Just to clarify, I'm counting Alpines as ORECAs (which is exactly what they are) and lumping Ligiers and Morgans together because they are made by the same company, Onroak Automotive.
Here's a sorry statistic for you: there will be just 11 marques of car on the Le Mans grid this year. That's the four in P2, three in LMP1 (the two factories and a solo CLM from the ByKolles team) and then five brands in GTE. That would make a round dozen, but we can't count Porsche twice.
That's two down on last year's figure and three down on the 2015 total. Go back to '10, and there were 20 marques on the grid. And one of them, Aston Martin, was represented in three different classes with a trio of cars!

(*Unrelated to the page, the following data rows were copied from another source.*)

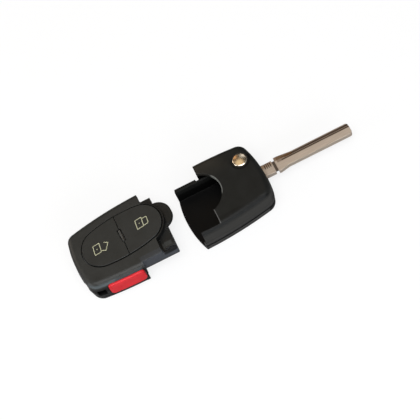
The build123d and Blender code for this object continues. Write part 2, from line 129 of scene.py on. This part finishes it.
# Carries a value from one span over to another
def remap(nodes, links, value, span, onto=(0.0, 1.0), kind="LINEAR"):
    step = nodes.new("ShaderNodeMapRange")
    step.interpolation_type = kind
    labels = ("Value", "From Min", "From Max", "To Min", "To Max")
    for label, given in zip(labels, (value, *span, *onto)):
        feed(links, given, step.inputs[label])
    return step.outputs["Result"]


def mixColour(nodes, links, under, over, amount):
    mix = nodes.new("ShaderNodeMix")
    mix.data_type = "RGBA"
    for label, given in (("A", under), ("B", over), ("Factor", amount)):
        feed(links, given, mix.inputs[label])
    return mix.outputs["Result"]


# Shader groups that the materials share
def startGroup(name, inputs, outputs):
    group = bpy.data.node_groups.new(name, "ShaderNodeTree")
    for label, value in inputs.items():
        kind = "NodeSocketVector" if isinstance(value, tuple) else "NodeSocketFloat"
        socket = group.interface.new_socket(name=label, in_out="INPUT", socket_type=kind)
        socket.default_value = value
    for label in outputs:
        group.interface.new_socket(name=label, in_out="OUTPUT", socket_type="NodeSocketFloat")
    return group, group.nodes.new("NodeGroupInput"), group.nodes.new("NodeGroupOutput")


def useGroup(nodes, group, values):
    used = nodes.new("ShaderNodeGroup")
    used.node_tree = group
    for label, value in values.items():
        used.inputs[label].default_value = value
    return used


noiseSpan = (0.3, 0.7)  # the noise seldom goes past these values


# Fine grain for the bump, and wide patches for the colour and the gloss
def makeMouldGrain():
    group, given, result = startGroup(
        "mouldGrain",
        {"Scale": 3000.0, "Patch Scale": 90.0, "Low": 0.4, "High": 0.6},
        ("Height", "Patch", "Roughness"),
    )
    nodes, links = group.nodes, group.links
    where = objectPoint(nodes)
    grain = addNoise(nodes, links, where, given.outputs["Scale"], detail=2)
    patch = addNoise(nodes, links, where, given.outputs["Patch Scale"], detail=4, roughness=0.6)
    gloss = remap(nodes, links, patch, noiseSpan, (given.outputs["Low"], given.outputs["High"]))
    links.new(grain, result.inputs["Height"])
    links.new(patch, result.inputs["Patch"])
    links.new(gloss, result.inputs["Roughness"])
    return group


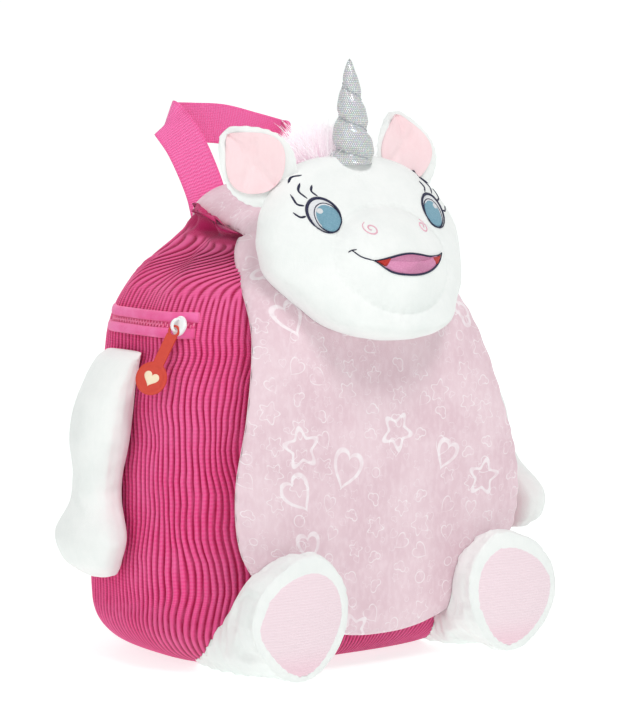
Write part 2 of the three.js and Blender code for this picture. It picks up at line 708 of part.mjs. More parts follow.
// A band along the zip, above or below its middle line, standing out from the sack's right side.
function zipBand(middle, height, thickness, lift) {
  const stations = Array.from({ length: ZIP.steps / 2 + 1 }, (_, i) => {
    const y = SACK.shift - ZIP.forward + ZIP.length * (0.5 - (2 * i) / ZIP.steps);
    const z = ZIP.up * SACK.height + middle;
    return { x: -sackSide(y, z) - lift, y, z, acrossX: ZIP.slope, acrossY: 0, acrossZ: 1, width: height, thickness };
  });
  return ribbon(stations, ZIP.steps, 2);
}

const zipMiddle = SACK.shift - ZIP.forward - ZIP.length * (SLIDER.place - 0.5);
const sliderPlace = new THREE.Matrix4()
  .makeRotationY(Math.atan(ZIP.slope))
  .setPosition(-sackSide(zipMiddle, ZIP.up * SACK.height) - SLIDER.standOff, zipMiddle, ZIP.up * SACK.height);

// The slider's body, with an upright wire arch on its face. Its face looks along -X.
function zipSlider() {
  const body = new THREE.CylinderGeometry(SLIDER.width / 2, SLIDER.width / 2, SLIDER.thickness, 16);
  body.rotateZ(Math.PI / 2).scale(1, SLIDER.length / SLIDER.width, 1);
  const ring = new THREE.TorusGeometry(SLIDER.arch, SLIDER.wire, 6, 16).rotateX(Math.PI / 2);
  const arch = solidFrom(ring.translate(-SLIDER.thickness / 2, 0, 0)).trimByPlane([-1, 0, 0], 0);
  return geometryFrom(solidFrom(body).add(arch)).applyMatrix4(sliderPlace);
}

// The puller: a bail that hangs on the arch, a narrow neck and a round tag.
function zipPull() {
  const neck = wasm.CrossSection.square([PULL.neck, PULL.length]).translate([-PULL.neck / 2, 0]);
  const tag = wasm.CrossSection.circle(PULL.disc / 2, 28).translate([0, PULL.length]);
  const top = wasm.CrossSection.circle(PULL.neck / 2, 16);
  const hole = wasm.CrossSection.circle(PULL.hole, 12);
  const flat = neck.add(tag).add(top).subtract(hole).extrude(PULL.thickness);
  return geometryFrom(flat)
    .rotateX(-Math.PI / 2)
    .rotateZ(Math.PI / 2)
    .rotateX(THREE.MathUtils.degToRad(PULL.lean))
    .translate(-SLIDER.thickness / 2 - PULL.clear, 0, -SLIDER.arch)
    .applyMatrix4(sliderPlace);
}

// Assembly

piece("sack", sackShell(), fabric.corduroy);
const sackTool = sackLump();
seat(piece("front_flap", flapPanel(), fabric.panelPink), sackTool);
const flapTool = solidFrom(flapPanel(2 * CLEARANCE));
const headTool = solidFrom(headSkin(CLEARANCE));
seat(piece("head", headSkin(), fabric.plushWhite), sackTool, flapTool);

for (const ear of EARS) {
  const leaf = piece(`ear_${ear.name}`, earLeaf(), fabric.plushWhite);
  const lining = piece(`ear_lining_${ear.name}`, earLining(), fabric.liningPink);
  placeEar(leaf, ear);
  placeEar(lining, ear);
  seat(leaf, headTool, flapTool);
  seat(lining, headTool, flapTool);
}

const horn = piece("horn", hornCone(), fabric.silver);
horn.position.set(0, HORN.behind - faceForward, HEAD.chinZ + HEAD.height - HORN.sink);
horn.rotation.x = THREE.MathUtils.degToRad(HORN.lean);
seat(horn, headTool);
seat(piece("mane", maneTuft(), fabric.furPink), headTool, flapTool, sackTool);

const SIDES = [
  { name: "right", side: -1, swing: ARM.swingRight },
  { name: "left", side: 1, swing: ARM.swingLeft },
];
for (const { name, side, swing } of SIDES) {
  const eye = facePatch({ ...EYE, across: side * EYE.across });
  seat(piece(`eye_${name}`, eye, fabric.eyeBlue), headTool);
  seat(piece(`arm_${name}`, arm(side, swing), fabric.plushWhite), sackTool, flapTool);
  seat(piece(`leg_${name}`, leg(side), fabric.plushWhite), sackTool, flapTool);
  piece(`sole_${name}`, sole(side), fabric.panelPink);
  seat(piece(`shoulder_strap_${name}`, ribbon(strapStations(side), STRAP.steps), fabric.webbing), sackTool);
  piece(`strap_adjuster_${name}`, strapAdjuster(side), fabric.plasticPink);
}
seat(piece("mouth", facePatch(MOUTH), fabric.mouthPink), headTool);
seat(piece("carry_handle", carryHandle(), fabric.webbing), sackTool, flapTool);

const weltMiddle = (ZIP.gap + ZIP.weltHeight) / 2;
for (const [name, middle] of [["upper", weltMiddle], ["lower", -weltMiddle]]) {
  const welt = zipBand(middle, ZIP.weltHeight, ZIP.weltThickness, ZIP.weltThickness / 2);
  seat(piece(`zip_welt_${name}`, welt, fabric.zipPink), sackTool);
}
const coil = zipBand(0, ZIP.gap - 2 * CLEARANCE, ZIP.coilThickness, ZIP.coilThickness / 2);
seat(piece("zip_coil", coil, fabric.zipPink), sackTool);
piece("zip_slider", zipSlider(), fabric.plasticWhite);
piece("zip_pull", zipPull(), fabric.pullRed);

// The middle of the footprint goes to the origin, with the lowest point on the ground.
const bounds = new THREE.Box3().setFromObject(backpack, true);
const middle = bounds.getCenter(new THREE.Vector3());
backpack.position.set(-middle.x, -middle.y, -bounds.min.z);
backpack.updateMatrixWorld(true);

export default backpack;
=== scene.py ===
# %% [markdown]
# # A plush unicorn backpack
#
# This notebook dresses a small drawstring rucksack for a child. The real one is sewn from jumbo corduroy,
# brushed plush and webbing, and its flap carries a stuffed unicorn head. The solids are a fixed frame that
# is already at its real size, so every soft piece here is grown over one of them.
#
# The first cell loads the frame and keeps the box of its sack.

# %% The frame
import json
import math
import random

import bmesh
import bpy
from mathutils import Matrix, Vector, noise
from mathutils.bvhtree import BVHTree

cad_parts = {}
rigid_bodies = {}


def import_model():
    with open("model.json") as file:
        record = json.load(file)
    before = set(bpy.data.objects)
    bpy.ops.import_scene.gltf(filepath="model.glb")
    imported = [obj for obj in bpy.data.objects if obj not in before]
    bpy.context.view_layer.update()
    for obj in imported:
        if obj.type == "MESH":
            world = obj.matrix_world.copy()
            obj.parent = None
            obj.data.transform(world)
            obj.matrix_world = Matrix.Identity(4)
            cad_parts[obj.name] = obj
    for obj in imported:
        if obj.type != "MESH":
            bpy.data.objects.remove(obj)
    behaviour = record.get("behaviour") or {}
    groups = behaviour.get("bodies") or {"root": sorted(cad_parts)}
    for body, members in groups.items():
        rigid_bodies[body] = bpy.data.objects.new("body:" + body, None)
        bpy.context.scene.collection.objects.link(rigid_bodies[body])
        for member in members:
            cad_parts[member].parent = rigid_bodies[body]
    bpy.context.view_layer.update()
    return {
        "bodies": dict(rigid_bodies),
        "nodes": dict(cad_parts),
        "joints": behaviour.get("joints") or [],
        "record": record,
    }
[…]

I know there is a renewed diversity coming with an influx of new privateer LMP1 machinery, not to mention the return of BMW to Le Mans in 2018, but there's a strong argument that P1 isn't the place for the small constructor. The ADAs of this world found their place in Group C2 and did very nicely thank you.
I understand the reasons behind the limitation on the number of constructors and acknowledge that an independent chassis builder can still produce a car for LMP1.

I just don't like the idea of a further disappearance of the quirky curiosities that have always been part of motor racing. In 2010, we had cars built by minnows such as Welter Racing, Norma and Radical on the grid in P2, not to mention Saleen in GT1 and Spyker in what was then GT2.
DPi adds diversity in a North American context, but it would - and I hope this doesn't sound like a contradiction - detract from it on the bigger stage of Le Mans and the WEC.
I believe that a more cost-effective set of LMP1 rules, ones that still allow a manufacturer to trumpet its technological credentials, can put three, four or more manufacturers on the grid.
Chuck in a smattering of privateers, and we'll have a decent P1 grid and the diversity I crave. There'd just be no room for a modern-day ADA in LMP2. Shame.